Powell Goldstein’s name will be retained only in the merged firm’s Atlanta office, and only temporarily, according to a lengthy story in the Fulton County Daily Report. The Atlanta office will be known as Bryan Cave-Powell Goldstein for two years. The merger takes effect in January, when Powell Goldstein will mark its 100th birthday.

Powell Goldstein’s chairman, James McAlpin Jr., called the merger “a transformational event” for his firm in an interview with the Fulton County Daily Report. “It propels us into a different league.”

The new firm will have 1,165 lawyers, the story says. In 2007 the combined revenue of the two firms was $602 million, which would put the merged firm at number 45 in the Am Law 200 rankings.

McAlpin and two other Powell Goldstein lawyers will join Bryan Cave’s executive committee. Thomas McNeill will continue as managing partner of the Atlanta office.

McAlpin took over as Powell Goldstein chairman in 2004 and sought to strengthen the firm by cutting less productive partners and hiring several rainmaking lateral partners, the story says. He also decided to expand the firm geographically. Powell Goldstein had offices only in Atlanta and Washington, D.C., until 2006 when it opened an office in Dallas, according to the story. It added another office in Charlotte, N.C., this year.

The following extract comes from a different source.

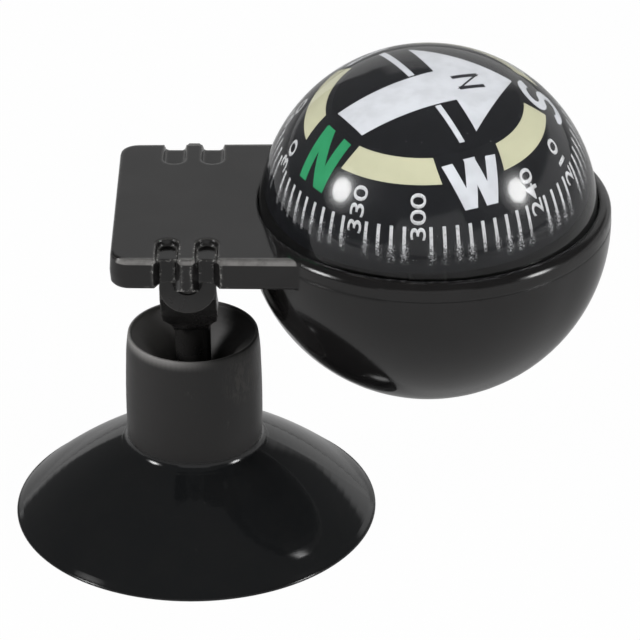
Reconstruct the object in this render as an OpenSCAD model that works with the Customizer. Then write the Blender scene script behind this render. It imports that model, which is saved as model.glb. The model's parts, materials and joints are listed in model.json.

But the firm suffered a big hit last year, the story says. It lost one of its biggest institutional clients, Northside Hospital, when six health-care partners jumped to McKenna Long & Aldridge. Meanwhile the firm was losing partners to other firms, dropping from 256 lawyers to 220 lawyers this year. The firm’s leadership decided to seek a merger partner.,

It began discussions with Bryan Cave in July after previous talks with Womble Carlyle Sandridge and Rice fell apart in January.

McAlpin says the culture of the two firms and their billing rates are compatible. “There will be no sticker shock for our clients,” he told the Fulton County Daily Report.